The meeting is particularly ill-timed for the card industry. On Wednesday, the House Financial Services Committee approved legislation cracking down on credit card billing practices, frequently derided as abusive by consumer advocates. A bill has also passed the Senate Banking Committee but faces a tougher fight on the floor.

Industry representatives are trying to paint a happy face on Thursday’s meeting. “We hope it involves a constructive dialogue about the various complex issues that are involved here,” said Ken Clayton, managing director of credit card policy for the American Bankers Association.

A White House spokeswoman confirmed that the meeting was originally proposed by some banks. “As part of our ongoing outreach to the business community, we decided to expand the group to make the meeting as productive as possible,” said Jen Psaki in an e-mail to POLITICO.

But bashing the credit card industry is Politics 101 for a Ph.D.-level White House.

Consumer outrage about credit cards is at an all-time high. So are delinquencies, which hit 5.56 percent in the fourth quarter of 2008. That’s a 60 percent jump since 2005, according to the Federal Reserve.

And then there are the fears that credit card defaults could be the next financial storm to hit already struggling consumers.

Even some of the industry’s longtime allies on Capitol Hill admit that change is coming.

“Most of the banks realize that some of what they’ve done before — the processes being followed — don’t really look very good in the light of day,” said Sen. Tom Carper (D-Del.), whose state is home base for a large number of credit card firms.

 

What remains unclear is whether Obama will throw enough political capital behind the issue to get a bill passed into law.

Conventional wisdom is that any credit card reform bill would have a hard time reaching the 60-vote threshold needed to overcome a filibuster threat in the Senate. Republicans would most likely stand united in voting against it, as would two Democrats from states with a heavy credit card company presence: Carper and Sen. Tim Johnson of South Dakota.

There are signs that the political dynamics are shifting. Carper said he is open to a compromise bill, as did Sen. Bob Corker (R-Tenn.), who sits on the Senate Banking Committee.

The House Financial Services Committee approved credit card reform legislation Wednesday, and the bill is expected to pass the House easily as early as next week.

The House would largely codify into law new rules authored by Rep. Carolyn Maloney and approved by the Federal Reserve last year but not scheduled to take effect until July 2010. The House bill wouldn’t kick in much sooner, but Maloney won an amendment that speeds up the start date for a provision requiring card companies to provide consumers with a 45-day notice before they hike interest rates. Under Maloney’s amendment, the companies would be required to give 90 days’ notice.

“The dynamic and the politics have changed dramatically” from last year when the effort died in the Senate, Maloney told POLITICO.

Sen. Chris Dodd (D-Conn.), chairman of the Senate Banking Committee, has introduced legislation that goes further than Maloney’s bill.
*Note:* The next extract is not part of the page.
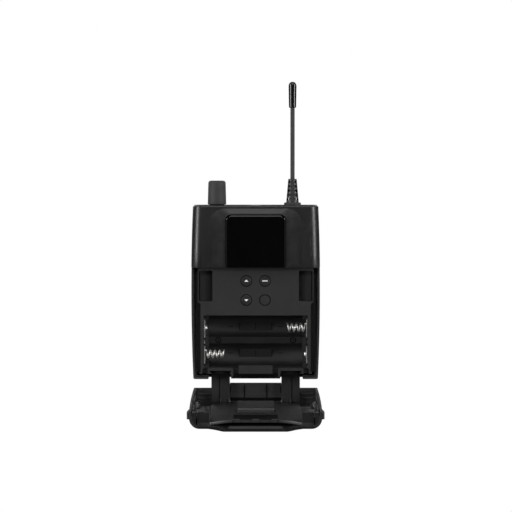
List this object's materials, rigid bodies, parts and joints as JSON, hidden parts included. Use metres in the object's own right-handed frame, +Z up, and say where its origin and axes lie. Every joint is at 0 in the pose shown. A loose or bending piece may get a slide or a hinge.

He pushed the bill through committee without a single Republican vote.

Dodd said he moved the bill despite the deep divide in order to get the issue moving, but he plans to work with his committee to find a compromise that could pass the full Senate.

At least one of the Republican on the Banking Committee thinks that’s a realistic goal.

“There are some areas where there is significant agreement,” Corker said. Corker — who has two daughters in college — cited bipartisan support for limits on the marketing of credit cards to students.

He said that the Senate could pass a bill if senators focus on the areas of agreement. But he warned that Dodd’s bill is too partisan in its current form.

A White House push could help tip the scales for the bill.

“If [the president] calls for this to be acted upon, I think that will give it great boost,” said Sen. Carl Levin (D-Mich.), who’s held multiple hearings investigating predatory credit card practices. “I think if this is brought up, there’d be a good chance that we can get 60 votes, even more.”